Former President Olusegun Obasanjo in a remark at a lecture titled: “Overcoming the twin evil of Poverty and Insecurity in Nigeria” called on Nigerians to make the right choice as they prepare for the 25th February 2023 Presidential election:
“…It is either we make the right choice in 2023 because If we make the right choice, we would get there. However, if we do not make the right choice in 2023, things would consume us and we pray against that…We must make the right choice in 2023…Nigeria is not where it supposed to be today. If anyone says it is ok where we are at the moment, then the person’s head needs to be examined”
When one looks at poverty in Nigeria amids plenty, what comes to mind from the political economy standpoint is socio-economic inequality the people caught by the rolling back of the state in public services, public corporation are fading off to align with neo-imperialist institutions prescription such as the IMF and World Bank conditionalities for loans sought to fund local projects which often are diverted to the coffers of the elites. When Hillary Clinton paid an official visit to Nigeria and remarked that there is large impoverished population in Nigeria because there is a disconnect between the nations wealth and poverty, a Senate President then rebutted her un-empathically that he is not fair in her remarks, that poverty is not new to Nigeria. That Nigeria is full of political elites without capacity for empathy is one of the factors behind misrepresentation in leadership.
Professor, Eghosa Osagae, the Director General of the Nigerian Institute of International Affairs (NII), in his submission, linked corruption to poverty and insecurity, that the state is abandoning its ideal roles in this part of the world:
‘Many people today dig their boreholes for water, employ private Security Units, etc. Yet these are things the state should have put in place”

Worried about debt sustainability , the stability of the naira amid foreign exchange instability, the former Chairman Fidelity Bank, and Labour Party Presidential candidate recommends investment spending as the raison d’ etate for borrowing rather than consumption spending:
“…As a matter of urgency, Nigeria must stop borrowing for consumption, but only borrow to invest in regenerative development projects and other productive ventures…it’s ironic that state that received fiscal bailouts did not repay the loans and are still borrowing beyond their revenue earnings…It has also become imperative to restrict federal borrowing to the statutory five per cent of the previous year’s revenue”
The crises in 21st Century Nigerian state cannot be separated from economic mismanagement, recent flurry of reports from the finance ministry indicate shortfall in revenues relative to expenditures created borrowing requirement to augment. Nigeria became ‘heavily indebted Poor Country under the International Financier’s classification of some group of African countries. Fiscal indiscipline and overdependence on Oil revenue amid fiscal profligacy are not exempted from the crunch. Why the CBN failed to forecast this crisis before time reminds pundits of distractions from a CBN Governor who is entrusted with the apex wing of monetary policy but whose focus was in Aso-Rock as Naira falls historically to a depth never seen.

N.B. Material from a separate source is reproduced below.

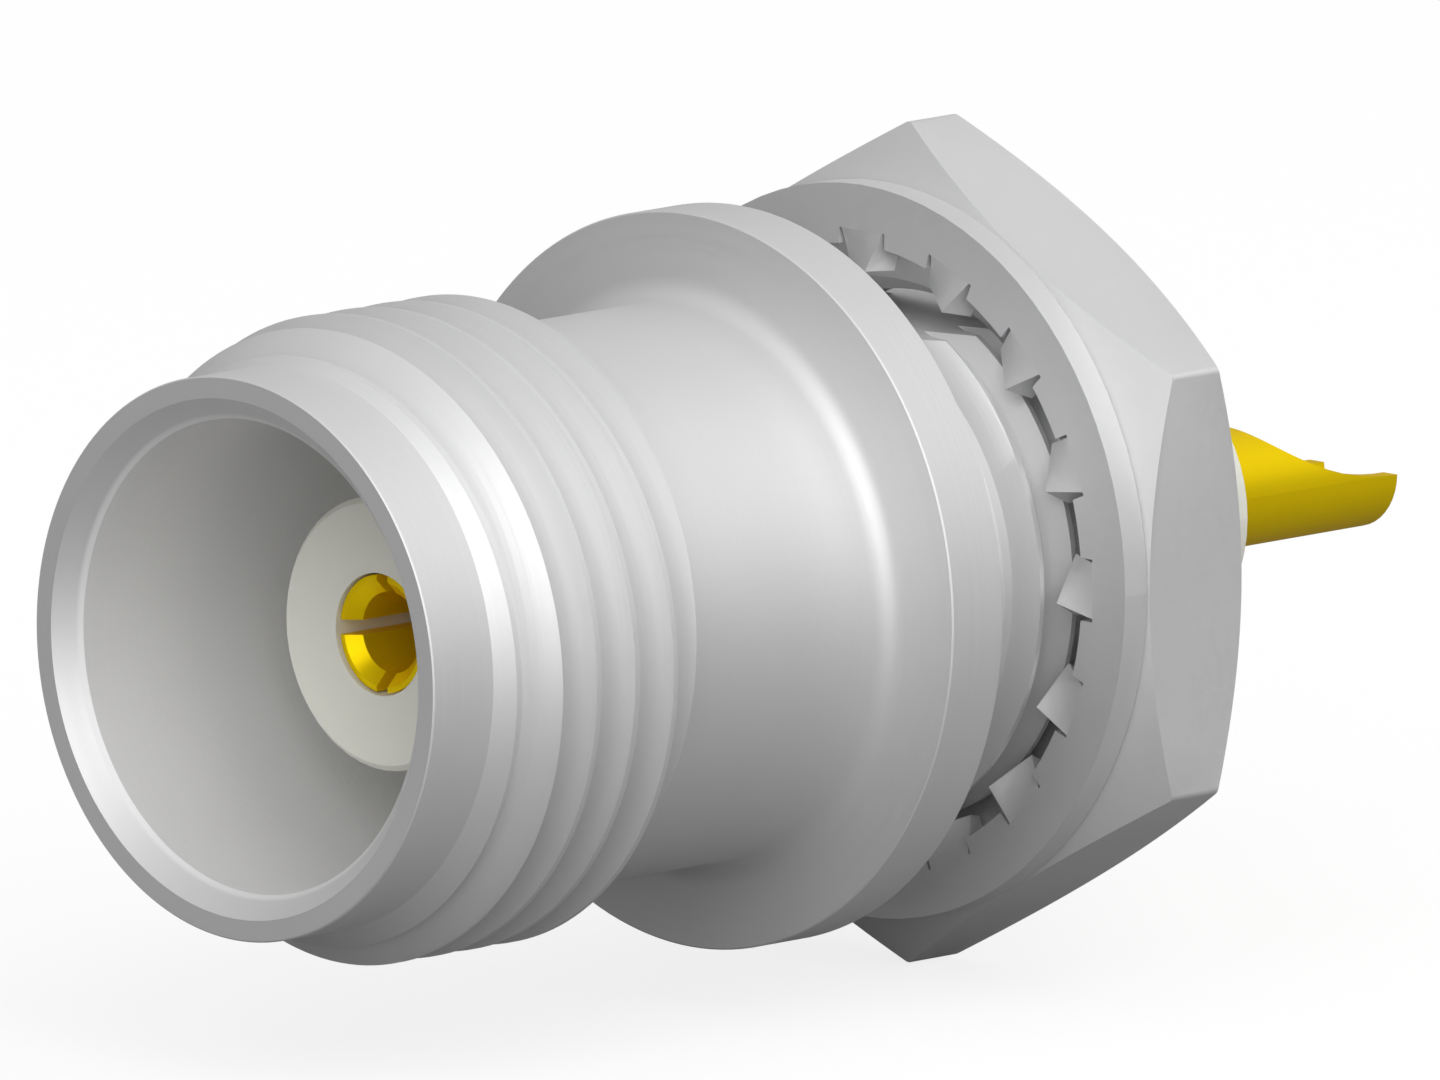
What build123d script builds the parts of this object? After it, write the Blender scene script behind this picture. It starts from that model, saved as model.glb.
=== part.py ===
from build123d import *
import math
import os

# Bulkhead coaxial jack with a threaded coupling and a solder cup. All sizes are millimetres.
# The axis is Y: the mouth faces -Y and the solder cup points to +Y. The origin lies on the
# axis at the rear face of the flange, the face that seats on the panel. +Z is the side of
# the flat on the rear thread. Both threads are plain cylinders of their major diameter.

# Outside of the shell, in front of the panel. Depths are counted from the mouth.
MOUTH_TO_SEAT = 12.04
LEAD_DIA = 9.65
LEAD_LENGTH = 1.40
COUPLING_THREAD_DIA = 11.06
COUPLING_THREAD_DEPTH = 5.75
COUPLING_CONE_ANGLE = 34.0
NECK_DIA = 9.62
NECK_FILLET = 0.45
FLANGE_DIA = 12.70
FLANGE_THICK = 1.21
EDGE_BREAK = 0.08

# Cavity that takes the plug, and the bore behind it.
CAVITY_DIA = 8.12
CAVITY_CHAMFER = 0.39
CAVITY_DEPTH = 8.40
SHOULDER_DIA = 6.20
SHOULDER_THICK = 0.80
SHELL_BORE_DIA = 7.00

# Outside of the shell, behind the panel. Lengths are counted from the seat.
UNDERCUT_DIA = 8.50
REAR_THREAD_START = 2.48
REAR_THREAD_DIA = 9.42
REAR_CONE_ANGLE = 45.0
REAR_LENGTH = 6.80
REAR_CHAMFER = 0.35
FLAT_HEIGHT = 4.00

# Insulators. The nose of the front one stands free in the cavity.
NOSE_DEPTH = 3.43
NOSE_DIA = 4.70
REAR_NOSE_DIA = 4.90
REAR_NOSE_LENGTH = 3.16
INSULATOR_BREAK = 0.10
CONTACT_CLEARANCE = 0.04

# Ring pressed into the rear of the shell, which holds the insulators and the contact.
RING_LENGTH = 1.00
RING_RECESS = 0.24
RING_NOSE_CLEARANCE = 0.05
RING_CHAMFER = 0.20

# Centre contact: a slotted socket, a collar held between the insulators, a solder cup.
SOCKET_SETBACK = 0.07
SOCKET_DIA = 2.03
PIN_BORE_DIA = 1.40
PIN_BORE_DEPTH = 6.00
SOCKET_LEAD_IN = 0.22
SLOT_WIDTH = 0.26
SLOT_LENGTH = 5.00
COLLAR_DEPTH = 13.40
COLLAR_DIA = 3.40
COLLAR_THICK = 1.00
CUP_DIA = 2.11
CUP_BORE_DIA = 1.44
CUP_BORE_DEPTH = 3.80
CUP_LENGTH = 5.00
SCOOP_RADIUS = 5.00
SCOOP_BELOW_AXIS = 0.03
DRILL_POINT_ANGLE = 118.0

# Lock washer with twisted teeth on its inside.
WASHER_DIA = 12.70
WASHER_BORE_DIA = 10.62
WASHER_THICK = 0.53
WASHER_FRONT = 2.94
TOOTH_COUNT = 16
TOOTH_ROOT_DIA = 11.12
TOOTH_TIP_DIA = 9.80
TOOTH_ROOT_WIDTH = 0.97
TOOTH_TIP_WIDTH = 0.93
TOOTH_TWIST = 30.0
TOOTH_ROOT_DEPTH = 0.15
NOTCH_GAP = 0.06

# Hexagon nut behind the washer.
NUT_ACROSS_FLATS = 12.70
NUT_THICK = 2.29
NUT_FACE_DIA = 12.60
NUT_CHAMFER_ANGLE = 30.0
NUT_SINK_ANGLE = 20.0
NUT_GAP = 0.03
THREAD_CLEARANCE = 0.05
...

Presidential elections should not be a do-or-die affair. Who loses today may emerge tomorrow in so far as there is fairness, and free and credible poll, the will of the people must be respected as Buhari has shown over Osun gubernatorial poll calling on the winner Ademola Adeleke of the Opposition Party (PDP) to congratulate him noting the will of the Osun People has been express and must be respected. That’s a testament of the reformed democrats he spoke of himself when flurry of his era as military dictator dominates the media in the build up to the 2015 poll. In his congratulatory message to the Osun people and the winner, President Mohammadu Buhari noted:
“…I congratulate Senator Ademola Adeleke, candidate of the People’s Democratic Party (PDP), on his victory in the Osun gubernatorial election…the People of Osun have expressed their will through the ballot. This is what democracy is about; respect for the will of the people” –President Mohammadu Buhari (July 2022)

In a speech titled: “Prospect for Democratic Consolidation in Africa: Nigeria’s Transition” President Mohammadu Buhari affirmed that while he canot change the past era as a former military dictator, he is ready to subject to the principles of democracy repentantly opined:
“…Let me say without sounding defensive that dictatorship goes with military rule, though some might be less dictatorial than others. I take responsibility for whatever happened under my watch. I cannot change the past. But I can change the present and the future…So before you is a former military ruler and a converted democrat who is ready to operate under democratic norms and is subjecting himself to the rigors of democratic elections for the fourth time…I will continue to promote the consolidation of democracy in our great country, Nigeria, by guaranteeing that the media’s freedom is not compromise in any way…” President M. Buhari (2015)
President Mohammadu Buhari remain a historic example of Presidential aspirant who never gave up until he emerged in 2015 after running for the 4th time during which he picked two running mates from Southeast: Late Chiwuba Okadigbo (secured 12,710,022 votes/32%) and Edwin Ume-Ezeoke. Former Vice President Atiku is contesting for the 4th time. Senator Bola Ahmed Tinubu, one of the NADECO dissidents who also contributed greatly to the return of the military back to barracks after the second 16 years interregnum is running for the First time under the APC Platform as did Peter Obi also for the first time as Presidential candidate under the Labour Party. The beauty of the season is that Nigerian multipartyism is evolving. The players must adhere to the rules of the game and the tenets of the Principle as ideal sportsmen. They must appeal to issues rather than sentiments that tear Nigerians along primordial lines. There are many more elections upcoming as there will ever be hence the saying that they be magnanimous in victory and philosophical in defeat.
The supporters of the Obi-Baba-Ahmed Labour tickets are saying the team can deliver the Ideal Nigeria if given the mandate come 25th February 2023. The rest is history as the electorate set to decide who next leads the affairs of the Nigerian state after President Mohammadu Buhari’s second term ends come 29 May 2023.
“Presidential Elections come and go, but the Principle of the nation endures -(Mitt Romney Republican nominee (November 2012)
As the election draws near, all Presidential aspirants must ensure they embrace peace and remained law abiding before, during and after elections.
“THE POLITICAL ELITES MUST PACIFY, DE-ETHNICIZE AND DEMOCRATIZE THE POLITICS OF PRESIDENTIAL SUCCESSION IN NIGERIA–Acheoah Ofeh Augustine ( August 2022).